Methods PLAF, PLEOF, and PLGF were synthesized and functionalized with fumaryl chloride as described [4]. The peptide sequence KIPKA SSVPT ELSAI STLYL was synthesized in solid-phase by Fmoc chemistry and functionalized with a cysteine residue [5]. NPs were self-assembled by dissolving 45 mg PLAF (or PLGF) and 5 mg PLEOF in organic solvent and dialysis of the solution against PBS. 10 mg of peptide were conjugated by reaction of the cysteine residue to the fumarate group of the macromers. After dialysis, the suspension was centrifuged to precipitate the particles and remove unreacted peptide. The NPs were then resuspended in PBS. Release was determined my measuring the amount of peptide in solution every 24 hours for 28 days. Measurements were done by using a Kaiser reagent to determine the amount of amines in solution and correlated to the total amount of peptide grafted on their surface. For osteogenic activity measurements, NPs were grafted with 200 ng/mL BMP peptide and suspended in cell culture media after conjugation. BMS Cells were seeded at a density of 5×104 cells/cm3 and exposed to free rhBMP-2 protein, PLAF and PLGF NPs directly, and their supernatants for 21 days. After days 4, 7, 14, and 21, cells were lysed and analyzed for DNA content, ALP activity, Ca concentration, and expression level of OC, OP and Pecam1.

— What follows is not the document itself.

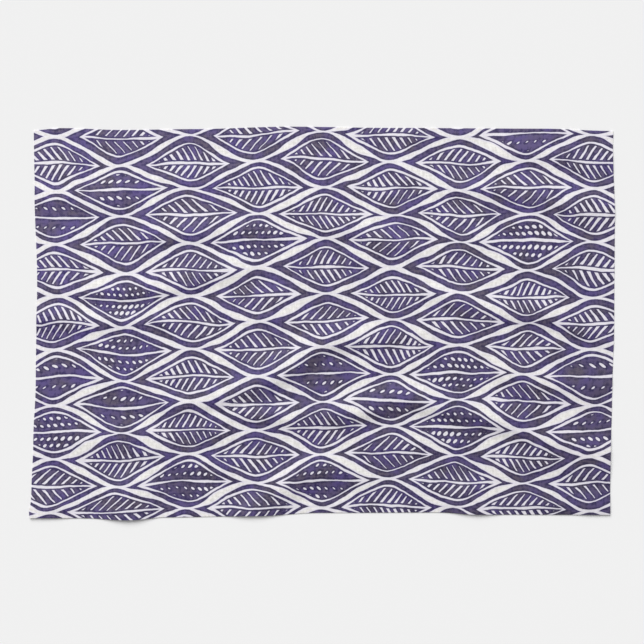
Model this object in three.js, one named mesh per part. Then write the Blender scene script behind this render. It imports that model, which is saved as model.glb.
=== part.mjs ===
import * as THREE from 'three';

// Tea towel: one woven cotton cloth, printed on its upper face, hemmed on its four sides and
// laid out on a table in soft folds. Millimetres, +Z up. The origin is on the table under the
// middle of the cloth, +X runs along its long sides and +Y towards its far long side.

// Cut size of the cloth
const CLOTH_LENGTH = 610;
const CLOTH_WIDTH = 406;
const CLOTH_THICKNESS = 1;

// The hem is a narrow turn to the back that is sewn flat, so the cloth is a little thicker there
const HEM_WIDTH = 8;
const HEM_STEP = 1.5;
const HEM_THICKNESS = 1.5;

// Cells of the cloth between the hems, finer across the folds than along them
const CELLS_ALONG = 40;
const CELLS_ACROSS = 50;

// Printed cotton, matt
const PRINT_COLOR = 0x564f6f;
const COTTON_ROUGHNESS = 0.92;

// How far each side of the laid cloth bows out of its cut rectangle. at is the place along the
// side, in x for the far and near sides and in y for the left and right ones.
const LEFT_SIDE = [
  { at: -203, out: 2.8 },
  { at: -194, out: 3.2 },
  { at: -187, out: 1.4 },
  { at: -176, out: 0.9 },
  { at: -123, out: -1.1 },
  { at: -60, out: -3.7 },
  { at: 46, out: -5.2 },
  { at: 130, out: -2.7 },
  { at: 203, out: -1.7 },
];
const RIGHT_SIDE = [
  { at: -203, out: -1.8 },
  { at: -154, out: -1.7 },
  { at: -81, out: 0.3 },
  { at: 4, out: 2.6 },
  { at: 119, out: 3.2 },
  { at: 182, out: 1.2 },
  { at: 203, out: 1.7 },
];
const FAR_SIDE = [
  { at: -305, out: 0.3 },
  { at: -276, out: 2.6 },
  { at: -213, out: 0.6 },
  { at: -137, out: 1.5 },
  { at: -36, out: 4.1 },
  { at: 78, out: 2.7 },
  { at: 229, out: 2 },
  { at: 305, out: -0.5 },
];
const NEAR_SIDE = [
  { at: -305, out: 1.9 },
  { at: -250, out: 2.1 },
  { at: -202, out: 4 },
  { at: -160, out: 1.1 },
  { at: -65, out: -0.2 },
  { at: -2, out: -3.6 },
  { at: 124, out: -4 },
  { at: 166, out: -1.7 },
  { at: 305, out: -1.5 },
];

// Folds of the laid cloth. rise is the height of the crest, far and near are the widths of the
// slopes on the two sides of it, peak is the share of the crest's length at which it is highest,
// and crest is the line that it follows, in x and y, from left to right or down to the near side.
const FOLDS = [
  { name: 'long diagonal', rise: 4.2, far: 32, near: 17, peak: 0.48,
    crest: [[-232, -90], [-150, -88], [-84, -73], [-30, -49], [6, -23], [66, -19], [176, -2]] },
  { name: 'lower sweep', rise: 4, far: 30, near: 17, peak: 0.52,
    crest: [[-124, -92], [-40, -97], [20, -98], [82, -84], [132, -92], [188, -106], [250, -128],
      [318, -142]] },
  { name: 'corner slope', rise: 2.8, far: 36, near: 34, peak: 0.62,
    crest: [[196, -122], [256, -138], [332, -146]] },
  { name: 'hem tent', rise: 3.4, far: 22, near: 30, peak: 0.45,
    crest: [[-122, -236], [-50, -182], [0, -150], [78, -176]] },
  { name: 'under sweep', rise: 2, far: 16, near: 14, peak: 0.5,
    crest: [[-128, -104], [-84, -97], [-40, -103], [6, -118]] },
  { name: 'upper right', rise: 3, far: 28, near: 24, peak: 0.62,
    crest: [[104, 140], [182, 140], [240, 129], [332, 110]] },
  { name: 'top right', rise: 1.4, far: 24, near: 19, peak: 0.6,
    crest: [[164, 186], [236, 177], [332, 166]] },
  { name: 'top middle', rise: 1, far: 20, near: 18, peak: 0.5,
    crest: [[66, 200], [118, 196], [162, 182]] },
  { name: 'left middle', rise: 2.6, far: 26, near: 15, peak: 0.6,
    crest: [[-338, 30], [-222, 30], [-158, 37], [-108, 50], [-44, 60]] },
  { name: 'left upper', rise: 2, far: 22, near: 16, peak: 0.6,
    crest: [[-246, 86], [-150, 94], [-104, 98], [-36, 94]] },
  { name: 'centre upper', rise: 2.2, far: 20, near: 16, peak: 0.4,
    crest: [[-24, 102], [34, 97], [70, 84], [124, 74]] },
  { name: 'right middle', rise: 3.4, far: 26, near: 18, peak: 0.5,
    crest: [[72, 48], [142, 22], [196, 10], [246, 2], [328, -32]] },
  { name: 'right lower', rise: 2.2, far: 22, near: 17, peak: 0.45,
    crest: [[164, -42], [236, -64], [330, -66]] },
  { name: 'left lower', rise: 1.8, far: 26, near: 22, peak: 0.5,
    crest: [[-286, -114], [-196, -128], [-74, -110]] },
  { name: 'left edge', rise: 2.6, far: 18, near: 16, peak: 0.32,
    crest: [[-344, 5], [-276, 4], [-228, 0], [-140, 4]] },
  { name: 'left top', rise: 1.5, far: 22, near: 17, peak: 0.4,
    crest: [[-344, 128], [-268, 130], [-206, 118]] },
  { name: 'short drop', rise: 1.5, far: 20, near: 18, peak: 0.5,
    crest: [[44, -120], [78, -132], [118, -128]] },
  { name: 'near middle', rise: 1.2, far: 20, near: 17, peak: 0.5,
    crest: [[78, -172], [112, -178], [150, -190]] },
  { name: 'near left', rise: 1.2, far: 20, near: 16, peak: 0.5,
    crest: [[-176, -150], [-130, -149], [-86, -160]] },
  { name: 'near right', rise: 1.4, far: 22, near: 20, peak: 0.5,
    crest: [[190, -184], [246, -186], [312, -194]] },
  { name: 'thin left', rise: 1.1, far: 13, near: 9, peak: 0.45,
    crest: [[-238, -62], [-200, -69], [-148, -78]] },
  { name: 'thin centre', rise: 1, far: 14, near: 10, peak: 0.6,
    crest: [[-92, 4], [-50, 4], [2, 1]] },
  { name: 'thin upper', rise: 0.9, far: 13, near: 9, peak: 0.5,
    crest: [[-164, 66], [-128, 68], [-96, 58]] },
  { name: 'left hem lift', rise: 3.8, far: 34, near: 34, peak: 0.62,
    crest: [[-195, -152], [-203, -188], [-205, -252]] },
  { name: 'right hem lift', rise: 2.6, far: 30, near: 32, peak: 0.62,
    crest: [[148, -158], [160, -188], [170, -248]] },
  { name: 'left corner', rise: 2, far: 30, near: 30, peak: 0.55,
    crest: [[-262, -178], [-296, -201], [-338, -230]] },
  { name: 'right corner', rise: 1.4, far: 28, near: 28, peak: 0.55,
    crest: [[266, -174], [296, -197], [336, -230]] },
];

// Steps that a crest is measured in, the share of the way from a fold's end to its peak at which it
// is as high as it gets, and the share of its full width that it keeps at its ends
const CREST_STEPS = 60;
const FULL_HEIGHT_SHARE = 0.62;
const TIP_WIDTH_SHARE = 0.4;

// Eases from 0 to 1 with no kink at either end.
function ease(share) {
  return THREE.MathUtils.smoothstep(share, 0, 1);
}

// How far a side bows out at a place along it, eased from row to row of its table.
function bow(side, place) {
  const last = side.length - 1;
  if (place <= side[0].at) return side[0].out;
  if (place >= side[last].at) return side[last].out;
  const next = side.findIndex((row) => row.at > place);
  const before = side[next - 1];
  const after = side[next];
  const share = (place - before.at) / (after.at - before.at);
  return THREE.MathUtils.lerp(before.out, after.out, ease(share));
}

// Where a place on the cut cloth comes to lie: each side's bow fades towards the opposite side.
function layOut(u, v) {
  const rightShare = u / CLOTH_LENGTH + 0.5;
  const farShare = v / CLOTH_WIDTH + 0.5;
  const x = u + rightShare * bow(RIGHT_SIDE, v) - (1 - rightShare) * bow(LEFT_SIDE, v);
  const y = v + farShare * bow(FAR_SIDE, u) - (1 - farShare) * bow(NEAR_SIDE, u);
  return new THREE.Vector2(x, y);
}

// The nearest place on a crest: how far away it is, on which side of the crest, and how far along.
function nearestOnCrest(place, crestLine) {
  const steps = crestLine.length - 1;
  let nearest = { distance: Infinity, isFar: true, along: 0 };
  for (let step = 0; step < steps; step += 1) {
    const start = crestLine[step];
    const run = crestLine[step + 1].clone().sub(start);
    const offset = place.clone().sub(start);
    const share = THREE.MathUtils.clamp(offset.dot(run) / run.lengthSq(), 0, 1);
    const distance = offset.distanceTo(run.clone().multiplyScalar(share));
    if (distance < nearest.distance) {
      nearest = { distance, isFar: run.cross(offset) > 0, along: (step + share) / steps };
    }
  }
  return nearest;
}

// The height that one fold adds: a smooth ridge that rises and falls along its crest.
function ridge(place, fold) {
  const { distance, isFar, along } = nearestOnCrest(place, fold.line);
  const wayToPeak = along < fold.peak ? along / fold.peak : (1 - along) / (1 - fold.peak);
  const swell = ease(wayToPeak / FULL_HEIGHT_SHARE);
  const fullWidth = isFar ? fold.far : fold.near;
  const width = fullWidth * THREE.MathUtils.lerp(TIP_WIDTH_SHARE, 1, swell);
  const out = Math.min(distance / width, 1);
  return fold.rise * swell * (1 - out * out) ** 2;
}

// One row or column of grid lines: the outer edge, both edges of the hem's step, then even cells.
function gridLines(size, cells) {
  const outer = [-size / 2, -size / 2 + HEM_WIDTH];
  const inner = -size / 2 + HEM_WIDTH + HEM_STEP;
  const even = Array.from({ length: cells + 1 }, (_, i) => inner - (2 * inner * i) / cells);
  return [...outer, ...even, ...outer.map((line) => -line).reverse()];
}

// The cloth: a flat slab on the grid, laid out to its bowed outline and lifted over its folds.
function makeCloth() {
  const columns = gridLines(CLOTH_LENGTH, CELLS_ALONG);
  const rows = gridLines(CLOTH_WIDTH, CELLS_ACROSS);
  const folds = FOLDS.map((fold) => {
    const curve = new THREE.SplineCurve(fold.crest.map(([x, y]) => new THREE.Vector2(x, y)));
    return { ...fold, line: curve.getPoints(CREST_STEPS) };
  });
  const spansAlong = columns.length - 1;
  const spansAcross = rows.length - 1;
  const cloth = new THREE.BoxGeometry(spansAlong, spansAcross, 1, spansAlong, spansAcross, 1);
  const points = cloth.attributes.position;
  for (let i = 0; i < points.count; i += 1) {
    const u = columns[Math.round(points.getX(i) + spansAlong / 2)];
    const v = rows[Math.round(points.getY(i) + spansAcross / 2)];
    const inset = Math.min(CLOTH_LENGTH / 2 - Math.abs(u), CLOTH_WIDTH / 2 - Math.abs(v));
    const thickness = inset <= HEM_WIDTH ? HEM_THICKNESS : CLOTH_THICKNESS;
    const place = layOut(u, v);
    const lift = folds.reduce((height, fold) => height + ridge(place, fold), 0);
    points.setXYZ(i, place.x, place.y, points.getZ(i) > 0 ? lift + thickness : lift);
  }
  cloth.computeBoundingBox();
  const middle = cloth.boundingBox.getCenter(new THREE.Vector3());
  cloth.translate(-middle.x, -middle.y, 0);
  cloth.computeVertexNormals();
  return cloth;
}

const printedCotton = new THREE.MeshStandardMaterial({
  color: PRINT_COLOR,
  roughness: COTTON_ROUGHNESS,
  metalness: 0,
});

const teaTowel = new THREE.Group();
const towelCloth = new THREE.Mesh(makeCloth(), printedCotton);
towelCloth.name = 'towel_cloth';
teaTowel.add(towelCloth);

export default teaTowel;
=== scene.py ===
# %% [markdown]
# # A printed tea towel, laid out on a table
# The object is one rectangle of cotton, hemmed on all four sides and then printed on its face. It
# lies on a table as it came out of somebody's hands, with soft folds that run mostly along it.
# The measured model comes first and everything else is built in its frame, in metres.

# %% The frame
import math

import bmesh
import bpy
import numpy as np
from mathutils import Matrix, Vector


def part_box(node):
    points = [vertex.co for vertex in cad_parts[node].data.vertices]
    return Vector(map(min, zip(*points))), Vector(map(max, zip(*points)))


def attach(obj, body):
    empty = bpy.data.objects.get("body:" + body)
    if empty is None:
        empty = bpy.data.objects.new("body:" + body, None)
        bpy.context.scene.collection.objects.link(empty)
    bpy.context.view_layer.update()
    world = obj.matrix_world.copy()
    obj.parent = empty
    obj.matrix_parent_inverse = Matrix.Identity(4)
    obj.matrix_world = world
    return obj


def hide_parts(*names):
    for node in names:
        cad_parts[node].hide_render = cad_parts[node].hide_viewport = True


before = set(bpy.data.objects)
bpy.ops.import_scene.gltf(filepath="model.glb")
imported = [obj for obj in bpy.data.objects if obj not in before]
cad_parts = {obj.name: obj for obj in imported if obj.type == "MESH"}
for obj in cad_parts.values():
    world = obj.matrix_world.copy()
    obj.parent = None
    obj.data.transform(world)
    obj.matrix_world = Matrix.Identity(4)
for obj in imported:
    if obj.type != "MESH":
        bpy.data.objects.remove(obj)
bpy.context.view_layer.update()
MM = 0.001
low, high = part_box("towel_cloth")
print("measured cloth:", [round((b - a) / MM, 1) for a, b in zip(low, high)], "mm")

# %% [markdown]
# ## Camera
# The towel is seen from straight above. A long lens from well up keeps its sides parallel, as a
# product picture does, and one pixel of the 644 pixel frame covers the same piece of table
# all over.

# %% Camera
FRAME_PIXELS = 644
MM_PER_PIXEL = 1.0528
LENS = 85.0
SENSOR = 36.0
VIEW_CENTRE = (0.0, 1.4 * MM)

view_width = FRAME_PIXELS * MM_PER_PIXEL * MM
camera_height = view_width * LENS / SENSOR
camera_data = bpy.data.cameras.new("camera")
camera_data.lens = LENS
camera_data.sensor_width = SENSOR
camera = bpy.data.objects.new("camera", camera_data)
camera.location = (*VIEW_CENTRE, camera_height)
bpy.context.scene.collection.objects.link(camera)
bpy.context.scene.camera = camera
print("camera", round(camera_height, 3), "m up, sees", round(view_width, 3), "m of table")

# %% [markdown]
# ## Helpers
# Colours are picked in sRGB, as a screen shows them, but a shader works in linear light, so one
# function turns them over. A second one adds a shader node with its settings and its links, which
# keeps a long node tree as readable as a sum. A third turns a finished bmesh into a piece.

# %% Colour helper
def linear(hex_colour):
    """An sRGB hex colour as the linear colour that a shader works in, with alpha."""
    channels = [int(hex_colour[i:i + 2], 16) / 255 for i in (1, 3, 5)]
    return [c / 12.92 if c <= 0.04045 else ((c + 0.055) / 1.055) ** 2.4 for c in channels] + [1.0]


print("middle grey is", round(linear("#808080")[0], 3), "in linear light")


# %% Node helper
def fill(tree, node, inputs):
    """Sets a node's inputs, which go by name or number. A socket is linked, a node is linked by
    its output in use, and anything else is the value."""
    for name, value in inputs.items():
        socket = next(s for i, s in enumerate(node.inputs) if name in (i, s.name) and s.enabled)
        if isinstance(value, bpy.types.Node):
            value = next(s for s in value.outputs if s.enabled)
        if isinstance(value, bpy.types.NodeSocket):
            tree.links.new(value, socket)
        else:
            socket.default_value = value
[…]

Results Grafting efficiency was relatively high at 69.1±4.6% for PLAF/PLEOF and 85.5±2.3% for PLGF/PLEOF NPs. Release of BMP peptide from PLGF-NHS NPs was linear for 26 days. PLAF-NHS NPs displayed a similar trend, with slower linear release until 32 days. Release could account for all of the peptide grafted to the surface. DNA content decreased for osteogenic groups as cells differentiated and underwent mineralization. ALP activity peaked at 14 days for osteogenic groups. Calcification was evident after this time for all groups, indicating osteogenic potential of grafted peptide on the NPs. A significant difference, however, was seen for OP, OC and Pecam1 expression, with 4-5 times higher OC and Pecam1 expression and 2 times higher for OP for BMS cells cultured with rhBMP-2 peptide grafted NPs.

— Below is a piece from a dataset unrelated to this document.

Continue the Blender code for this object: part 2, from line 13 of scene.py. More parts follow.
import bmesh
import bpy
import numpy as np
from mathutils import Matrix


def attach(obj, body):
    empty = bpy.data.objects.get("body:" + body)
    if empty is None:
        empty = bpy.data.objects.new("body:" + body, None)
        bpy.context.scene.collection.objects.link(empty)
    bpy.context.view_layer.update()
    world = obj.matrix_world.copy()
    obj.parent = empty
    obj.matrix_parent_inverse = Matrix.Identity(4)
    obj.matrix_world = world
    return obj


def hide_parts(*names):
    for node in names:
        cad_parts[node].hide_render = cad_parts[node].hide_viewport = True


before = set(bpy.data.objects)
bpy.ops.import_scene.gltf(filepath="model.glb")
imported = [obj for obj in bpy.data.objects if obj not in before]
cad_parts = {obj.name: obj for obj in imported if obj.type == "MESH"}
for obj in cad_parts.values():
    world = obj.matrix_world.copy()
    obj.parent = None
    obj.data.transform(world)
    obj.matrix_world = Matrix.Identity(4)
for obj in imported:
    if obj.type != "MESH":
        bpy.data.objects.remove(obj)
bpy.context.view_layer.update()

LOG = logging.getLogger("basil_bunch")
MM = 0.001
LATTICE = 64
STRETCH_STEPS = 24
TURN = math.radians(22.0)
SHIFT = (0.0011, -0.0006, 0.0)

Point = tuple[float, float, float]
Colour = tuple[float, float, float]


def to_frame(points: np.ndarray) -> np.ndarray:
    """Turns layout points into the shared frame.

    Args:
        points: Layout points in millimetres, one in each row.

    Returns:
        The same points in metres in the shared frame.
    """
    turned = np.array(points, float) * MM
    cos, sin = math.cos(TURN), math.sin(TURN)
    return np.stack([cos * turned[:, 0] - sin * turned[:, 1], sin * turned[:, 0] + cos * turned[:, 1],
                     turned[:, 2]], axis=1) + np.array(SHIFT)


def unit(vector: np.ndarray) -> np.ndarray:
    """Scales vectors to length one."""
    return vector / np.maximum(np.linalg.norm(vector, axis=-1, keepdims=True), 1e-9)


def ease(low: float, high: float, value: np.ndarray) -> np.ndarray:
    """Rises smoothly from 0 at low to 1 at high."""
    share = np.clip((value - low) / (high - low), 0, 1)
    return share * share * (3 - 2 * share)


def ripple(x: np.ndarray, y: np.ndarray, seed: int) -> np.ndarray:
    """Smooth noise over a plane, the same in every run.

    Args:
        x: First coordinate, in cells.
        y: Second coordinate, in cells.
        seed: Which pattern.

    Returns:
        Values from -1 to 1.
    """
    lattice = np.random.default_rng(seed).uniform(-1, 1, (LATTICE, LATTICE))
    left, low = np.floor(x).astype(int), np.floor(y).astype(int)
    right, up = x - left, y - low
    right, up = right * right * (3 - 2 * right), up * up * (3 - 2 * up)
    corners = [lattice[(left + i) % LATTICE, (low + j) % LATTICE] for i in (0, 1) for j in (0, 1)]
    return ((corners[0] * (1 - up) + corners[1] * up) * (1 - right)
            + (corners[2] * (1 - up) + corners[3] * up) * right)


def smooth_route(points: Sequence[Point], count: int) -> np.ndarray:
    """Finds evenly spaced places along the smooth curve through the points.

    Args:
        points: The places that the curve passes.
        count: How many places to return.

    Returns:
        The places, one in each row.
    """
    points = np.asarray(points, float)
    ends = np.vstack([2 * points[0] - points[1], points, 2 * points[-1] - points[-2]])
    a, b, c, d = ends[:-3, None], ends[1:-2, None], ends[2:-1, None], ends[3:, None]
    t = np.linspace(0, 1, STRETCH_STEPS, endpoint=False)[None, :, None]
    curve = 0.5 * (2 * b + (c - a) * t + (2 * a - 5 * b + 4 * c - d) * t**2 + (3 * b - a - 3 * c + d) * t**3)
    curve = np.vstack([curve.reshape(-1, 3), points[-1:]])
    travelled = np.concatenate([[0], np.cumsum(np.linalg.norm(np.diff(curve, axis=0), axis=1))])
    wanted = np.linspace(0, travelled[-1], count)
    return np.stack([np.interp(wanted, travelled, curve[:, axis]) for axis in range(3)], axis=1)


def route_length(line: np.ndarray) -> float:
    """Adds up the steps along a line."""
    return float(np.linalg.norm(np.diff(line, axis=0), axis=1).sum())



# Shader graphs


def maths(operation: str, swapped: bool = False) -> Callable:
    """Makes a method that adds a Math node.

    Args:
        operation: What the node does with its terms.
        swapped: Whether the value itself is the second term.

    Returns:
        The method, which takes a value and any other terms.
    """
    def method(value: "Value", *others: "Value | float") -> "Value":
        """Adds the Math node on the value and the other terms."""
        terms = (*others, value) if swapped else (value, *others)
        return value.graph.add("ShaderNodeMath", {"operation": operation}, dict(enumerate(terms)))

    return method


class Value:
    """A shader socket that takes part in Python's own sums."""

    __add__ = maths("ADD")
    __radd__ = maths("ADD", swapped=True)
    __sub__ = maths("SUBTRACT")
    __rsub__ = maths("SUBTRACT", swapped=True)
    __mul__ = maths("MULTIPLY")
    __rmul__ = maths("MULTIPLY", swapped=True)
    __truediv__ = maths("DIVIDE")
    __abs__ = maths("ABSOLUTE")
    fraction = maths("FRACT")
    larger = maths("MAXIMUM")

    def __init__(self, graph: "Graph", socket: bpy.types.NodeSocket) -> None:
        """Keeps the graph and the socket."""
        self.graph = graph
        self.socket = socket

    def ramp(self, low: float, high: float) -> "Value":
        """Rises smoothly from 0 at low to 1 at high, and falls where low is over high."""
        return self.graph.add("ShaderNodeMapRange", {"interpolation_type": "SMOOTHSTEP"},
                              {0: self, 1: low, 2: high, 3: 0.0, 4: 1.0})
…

Discussion The sustained release of the BMP peptide from the NPs with high BMP peptide surface density provided a higher expression of OP and OC, as compared with the free BMP. The higher Pecam1 activity could be related to the higher expression of OP and provides evidence for the vasculogenic potential of the BMP peptide grafted NPs. The sustained release of BMP peptide from the NPs can potentially provide an efficient way for inducing osteogenesis and bone formation in clinical applications.

References 1. Bostrom, M., et al., Use of bone morphogenetic protein-2 in the rabbit ulnar nonunion model. Clin. Orthop. Relat. Res., 1996. 327: p. 272?282. 2. Lin, H., et al., The effect of crosslinking heparin to demineralized bone matrix on mechanical strength and specific binding to human bone morphogenetic protein-2. Biomaterials, 2008. 29: p. 1189-1197. 3. Saito, A., et al., Activation of osteo-progenitor cells by a novel synthetic peptide derived from the bone morphogenetic protein-2 knuckle epitope. Biochim. Biophys. Acta, 2003. 1651: p. 60- 67. 4. He, X. and E. Jabbari, Synthesis and characterization of bioresorbable in situ crosslinkable ultra low molecular weight poly(lactide) macromer. J. Mater. Sci.: Mater. Med., 2008. 19: p. 311-318. 5. He, X., J. Ma, and E. Jabbari, Effect of Grafting RGD and BMP-2 Protein-Derived Peptides to a Hydrogel Substrate on Osteogenic Differentiation of Marrow Stromal Cells. Langmuir, 2008. 24: p. 12508-12516.